_Supplied material_.
┌──

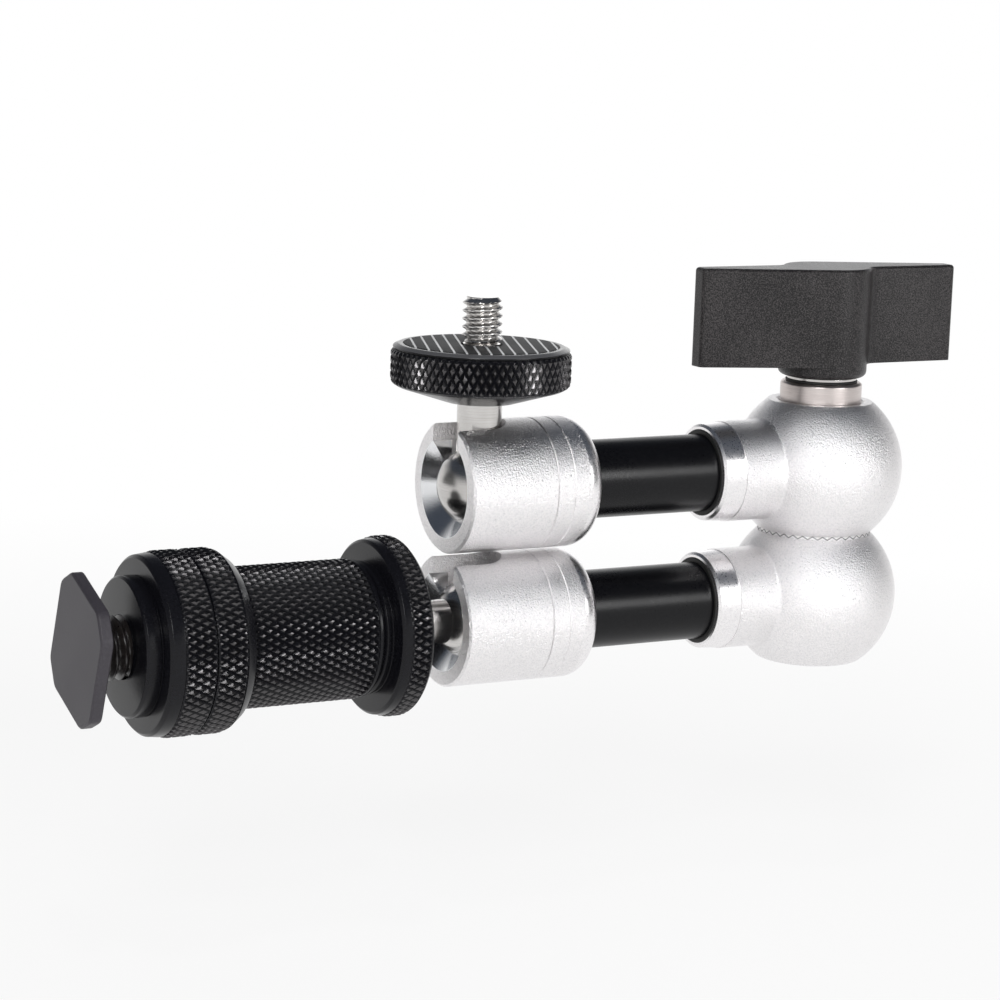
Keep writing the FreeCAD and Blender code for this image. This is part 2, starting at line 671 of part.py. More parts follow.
def make_wedge_sleeve(doc, d):
    """Sleeve whose cone pushes the upper rod, with a collar that shows under the knob."""
    bore, wide, top = d.bolt_radius + d.fit, d.wedge_radius, d.wedge_top
    corners = [(bore, -d.wedge_base), (cone_radius(d, -d.wedge_base), -d.wedge_base),
               (wide, cone_height(d, wide)), (wide, top - d.wedge_edge),
               (wide - d.wedge_edge, top), (bore, top)]
    sleeve = turned_body(doc, "wedge_sleeve", corners, "V_Axis")
    return place(sleeve, x=elbow_place(d), z=d.arm_spacing)


def make_washer(doc, d, label, radius, height, base):
    """Plain washer on the bolt, its base at a height over the upper arm's axis."""
    bore = d.bolt_radius + d.fit
    corners = [(bore, 0), (radius - d.fit, 0), (radius, d.fit), (radius, height - d.fit),
               (radius - d.fit, height), (bore, height)]
    washer = turned_body(doc, label, corners, "V_Axis")
    return place(washer, x=elbow_place(d), z=d.arm_spacing + base)


def make_release_spring(doc, d):
    """Coil spring that parts the two cones when the knob is loosened."""
    low = d.bolt_cone_top + d.press_gap
    high = d.arm_spacing - d.wedge_base - d.press_gap
    body = new_body(doc, "release_spring")
    wire = new_sketch(body, "XZ_Plane")
    side = d.spring_wire
    inside, outside = d.spring_radius - side / 2, d.spring_radius + side / 2
    draw_outline(wire, [(inside, 0), (outside, 0), (outside, side), (inside, side)])
    coil = body.newObject("PartDesign::AdditiveHelix", "Coil")
    coil.Profile = wire
    coil.ReferenceAxis = (wire, ["V_Axis"])
    coil.Mode = "pitch-turns-angle"
    bind(coil, "Pitch", (high - low - side) / d.spring_turns)
    bind(coil, "Turns", d.spring_turns)
    return place(body, x=elbow_place(d), z=low)


def knob_outline(d):
    """Corners of the two-winged knob seen from above, a half turn from each other in pairs."""
    hub, span, face = d.knob_hub_radius, d.knob_half_span, d.wing_face
    tip = d.wing_tip - face
    reach = span * span + tip * tip
    run = root(reach - hub * hub)
    touch = ((-span * hub * hub + tip * hub * run) / reach, (-tip * hub * hub - span * hub * run) / reach)
    bend = d.wing_root_round
    bend_place = leg(hub + bend, face + bend)
    share = hub / (hub + bend)
    leave = (bend_place * share, -(face + bend) * share)
    half = [(touch[0], touch[1], hub, "left"), (leave[0], leave[1], bend, "right"),
            (bend_place, -face), (span, -face), (span, tip)]
    return half + [tuple([-corner[0], -corner[1], *corner[2:]]) for corner in half]


def make_knob(doc, d):
    """Knob with two wings, a boss below and a blind bore for the insert."""
    body = new_body(doc, "knob")
    outline = new_sketch(body, "XY_Plane")
    draw_outline(outline, knob_outline(d))
    wings = body.newObject("PartDesign::Pad", "Wings")
    wings.Profile = outline
    bind(wings, "Length", d.knob_height)
    span, height = d.knob_half_span.number, d.knob_height.number
    dress(body, "Fillet", "Radius", d.wing_tip_round,
          lambda edge: abs(edge.CenterOfMass.x) > span - 1e-4 and edge.BoundBox.ZLength > height / 2)
    dress(body, "Fillet", "Radius", d.knob_edge, lambda edge: edge.BoundBox.ZMin > height - 1e-4)
    hub, foot, drop = d.knob_hub_radius, d.boss_foot_radius, d.boss_height
    round_off = hub - foot
    turn(body, [(0, -drop), (foot, -drop, round_off, "left"), (hub, round_off - drop),
                (hub, d.knob_height / 2), (0, d.knob_height / 2)], "V_Axis")
    bore = d.insert_radius
    top = d.insert_height + d.insert_room - drop
    turn(body, [(0, -2 * drop), (bore, -2 * drop), (bore, top), (0, top)], "V_Axis", cut=True)
    return place(body, x=elbow_place(d), z=d.arm_spacing + knob_base(d) + drop)


def knob_base(d):
    """Height of the knob's foot over the upper arm's axis."""
    return d.wedge_top + d.thrust_height + d.washer_height


def make_knob_insert(doc, d):
    """Threaded insert between the knob and the bolt."""
    bore, height = d.bolt_radius + d.fit, d.insert_height
    corners = [(bore, 0), (d.insert_radius, 0), (d.insert_radius, height), (bore, height)]
    insert = turned_body(doc, "knob_insert", corners, "V_Axis")
    return place(insert, x=elbow_place(d), z=d.arm_spacing + knob_base(d))


# Lock disc and pad on the upper stud

def pad_radius(d):
    """Outside of the rubber pad, inside the disc's rim."""
    return d.ring_radius - d.pad_rim


def make_lock_disc(doc, d):
    """Knurled disc with a conical underside and a recess for the pad."""
    bore, rim, top = d.core_radius + d.fit, d.ring_radius, d.disc_height
    recess = pad_radius(d) + d.fit
    corners = [(bore, 0), (d.disc_foot_radius, 0), (rim - d.disc_cone_rim, d.disc_cone_height),
               (rim, d.disc_cone_height + d.disc_cone_rim), (rim, top - d.disc_bevel_height),
               (rim - d.disc_bevel, top), (recess, top), (recess, top - d.pad_recess),
               (bore, top - d.pad_recess)]
    disc = turned_body(doc, "lock_disc", corners, "V_Axis")
    return place(disc, x=ball_place(d), z=d.arm_spacing + d.shoulder + 2 * d.press_gap)


def make_disc_pad(doc, d):
    """Rubber pad that lies in the disc and stands a little over it."""
    bore, rim = d.screw_radius + 2 * d.press_gap, pad_radius(d)
    corners = [(bore, 0), (rim, 0), (rim, d.pad_thickness), (bore, d.pad_thickness)]
    pad = turned_body(doc, "disc_pad", corners, "V_Axis")
    base = d.shoulder + 2 * d.press_gap + d.disc_height - d.pad_recess
    return place(pad, x=ball_place(d), z=d.arm_spacing + base)


def make_clamp(doc, d):
    """The pieces on the elbow axis, from the bolt up to the knob."""
    thrust_top = d.wedge_top + d.thrust_height
    return [make_draw_bolt(doc, d), make_release_spring(doc, d), make_wedge_sleeve(doc, d),
            make_washer(doc, d, "thrust_washer", d.thrust_radius, d.thrust_height, d.wedge_top),
            make_washer(doc, d, "knob_washer", d.washer_radius, d.washer_height, thrust_top),
            make_knob(doc, d), make_knob_insert(doc, d)]


def build(doc, d):
    """Makes every piece of the arm."""
    pieces = [make_shoe_foot(doc, d), make_shoe_lock_ring(doc, d), make_shoe_jam_ring(doc, d),
              make_grip_sleeve(doc, d), make_stud_lock_ring(doc, d)]
    pieces.append(place(make_ball_stud(doc, d, "lower_ball_stud"), x=ball_place(d),
                        axis=Vector(0, 1, 0), angle=-90))
    pieces += make_arm(doc, d, "lower", 0)
    pieces += [make_lower_hub(doc, d), make_upper_hub(doc, d)]
    pieces += make_clamp(doc, d)
    pieces += make_arm(doc, d, "upper", d.arm_spacing)
    pieces.append(place(make_ball_stud(doc, d, "upper_ball_stud"), x=ball_place(d), z=d.arm_spacing))
    pieces += [make_lock_disc(doc, d), make_disc_pad(doc, d)]
    return pieces


def main():
    doc = FreeCAD.newDocument("friction_arm")
    d = Sizes(doc)
    doc.recompute()
    pieces = build(doc, d)
    doc.recompute()
    failed = [item.Name for item in doc.Objects if {"Invalid", "Error"} & set(item.State)]
    failed += [piece.Label for piece in pieces if piece.Shape.isNull() or not piece.Shape.isValid()]
    if failed:
        raise RuntimeError(f"failed objects: {failed}")
    os.makedirs("parts", exist_ok=True)
    for piece in pieces:
        piece.Shape.exportStep(f"parts/{piece.Label}.step")
        box = piece.Shape.BoundBox
        print(f"{piece.Label:20s} solids {len(piece.Shape.Solids)} volume {piece.Shape.Volume:9.2f} "
              f"x {box.XMin:7.2f} {box.XMax:7.2f} z {box.ZMin:7.2f} {box.ZMax:7.2f}")


main()
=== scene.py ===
"""Looks of a folded articulating friction arm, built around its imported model.

Every length in the classes is in millimetres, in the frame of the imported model: the origin is
the centre of the shoe foot's outer face, +X points to the elbow and +Z up.
"""
import logging
import math
from dataclasses import dataclass, fields
from enum import Enum
from typing import Sequence

import bmesh
import bpy
import numpy as np
from mathutils import Matrix, Vector

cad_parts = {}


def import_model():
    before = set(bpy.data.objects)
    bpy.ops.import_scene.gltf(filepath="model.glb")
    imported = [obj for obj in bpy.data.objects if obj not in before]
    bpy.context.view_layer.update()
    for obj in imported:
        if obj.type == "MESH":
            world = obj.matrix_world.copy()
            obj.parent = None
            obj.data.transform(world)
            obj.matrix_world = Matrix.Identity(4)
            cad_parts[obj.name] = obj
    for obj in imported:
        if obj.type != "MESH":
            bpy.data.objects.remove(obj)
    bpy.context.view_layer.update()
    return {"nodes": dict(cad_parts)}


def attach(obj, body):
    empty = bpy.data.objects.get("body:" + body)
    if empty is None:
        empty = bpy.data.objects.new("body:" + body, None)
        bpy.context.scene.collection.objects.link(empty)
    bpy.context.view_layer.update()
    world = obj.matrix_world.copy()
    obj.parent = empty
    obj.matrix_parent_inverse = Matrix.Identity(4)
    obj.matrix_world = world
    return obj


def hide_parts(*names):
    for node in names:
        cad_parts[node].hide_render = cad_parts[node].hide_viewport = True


LOG = logging.getLogger("friction_arm")
MM = 0.001
WELD = 1e-7  # metres within which two vertices become one
SAME = 1e-6  # millimetres within which two points of a profile are one
BALL = 67.0  # place of both balls along the arm
Pair = tuple[float, float]
Colour = tuple[float, float, float]
Point = tuple[float, float, float]
Corner = tuple[float, float, float]  # along, across and ease


class Heading(Enum):
    """Which way a piece's own axis points in the arm, as the rows of a turning matrix."""

    TO_ELBOW = ((0, 0, 1), (0, 1, 0), (-1, 0, 0))
    TO_SHOE = ((0, 0, -1), (0, 1, 0), (1, 0, 0))
    UP = ((1, 0, 0), (0, 1, 0), (0, 0, 1))


class Arm(Enum):
    """The two arms: their names in the model and the height of their axes."""

    LOWER = ("lower", 0.0)
    UPPER = ("upper", 21.5)

    @property
    def label(self) -> str:
        """Start of the names of its pieces."""
        return self.value[0]

    @property
    def height(self) -> float:
        """Height of its axis."""
        return self.value[1]


# Surfaces

def zigzag(turns: np.ndarray) -> np.ndarray:
    """Zero at each whole number and one halfway between them, with straight flanks."""
    return 1.0 - np.abs(2.0 * (turns % 1.0) - 1.0)


def eased(corners: Sequence[Corner], closed: bool = False, steps: int = 5) -> np.ndarray:
    """Rounds the corners of a profile.

    A corner c becomes the parabola (1 - t)^2 a + 2 t (1 - t) c + t^2 b, where a and b lie on its
    two sides at the corner's ease from it. A profile that isn't closed keeps its two ends.

    Args:
        corners: the two coordinates and the ease of each corner.
        closed: whether the last corner leads back to the first.
        steps: points on each rounded corner.

    Returns:
        The points, one row each.
    """
    table = np.array(corners, dtype=float)
    place, ease = table[:, :2], table[:, 2:].copy()
    if not closed:
        ease[[0, -1]] = 0.0
    back, ahead = np.roll(place, 1, axis=0) - place, np.roll(place, -1, axis=0) - place
    back /= np.maximum(np.linalg.norm(back, axis=1, keepdims=True), SAME)
    ahead /= np.maximum(np.linalg.norm(ahead, axis=1, keepdims=True), SAME)
    share = np.linspace(0.0, 1.0, steps)[None, :, None]
    points = (place[:, None] + (1 - share) ** 2 * (back * ease)[:, None]
              + share ** 2 * (ahead * ease)[:, None])
    points = points.reshape(-1, 2)
    fresh = np.ones(len(points), dtype=bool)
    fresh[1:] = np.linalg.norm(np.diff(points, axis=0), axis=1) > SAME
    return points[fresh]


def arc(radius: float, end: float, count: int) -> np.ndarray:
    """Points (along, across) on a circle about zero, from its lowest point on the axis.

    A point at an angle is (-radius cos angle, radius sin angle).

    Args:
        radius: the circle's radius.
        end: last angle in degrees, zero being the lowest point.
        count: number of points.

    Returns:
        The points, one row each.
    """
    angle = np.radians(np.linspace(0.0, end, count))
    return np.stack([-radius * np.cos(angle), radius * np.sin(angle)], axis=1)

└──

_Exercise directions_. Extract from the listing above the lines between the line containing "failed = [item.Name" and the line containing "from mathutils import Matrix, Vector", keeping both of those lines. Output nothing else.

_Reply to the exercise_.
    failed = [item.Name for item in doc.Objects if {"Invalid", "Error"} & set(item.State)]
    failed += [piece.Label for piece in pieces if piece.Shape.isNull() or not piece.Shape.isValid()]
    if failed:
        raise RuntimeError(f"failed objects: {failed}")
    os.makedirs("parts", exist_ok=True)
    for piece in pieces:
        piece.Shape.exportStep(f"parts/{piece.Label}.step")
        box = piece.Shape.BoundBox
        print(f"{piece.Label:20s} solids {len(piece.Shape.Solids)} volume {piece.Shape.Volume:9.2f} "
              f"x {box.XMin:7.2f} {box.XMax:7.2f} z {box.ZMin:7.2f} {box.ZMax:7.2f}")


main()
=== scene.py ===
"""Looks of a folded articulating friction arm, built around its imported model.

Every length in the classes is in millimetres, in the frame of the imported model: the origin is
the centre of the shoe foot's outer face, +X points to the elbow and +Z up.
"""
import logging
import math
from dataclasses import dataclass, fields
from enum import Enum
from typing import Sequence

import bmesh
import bpy
import numpy as np
from mathutils import Matrix, Vector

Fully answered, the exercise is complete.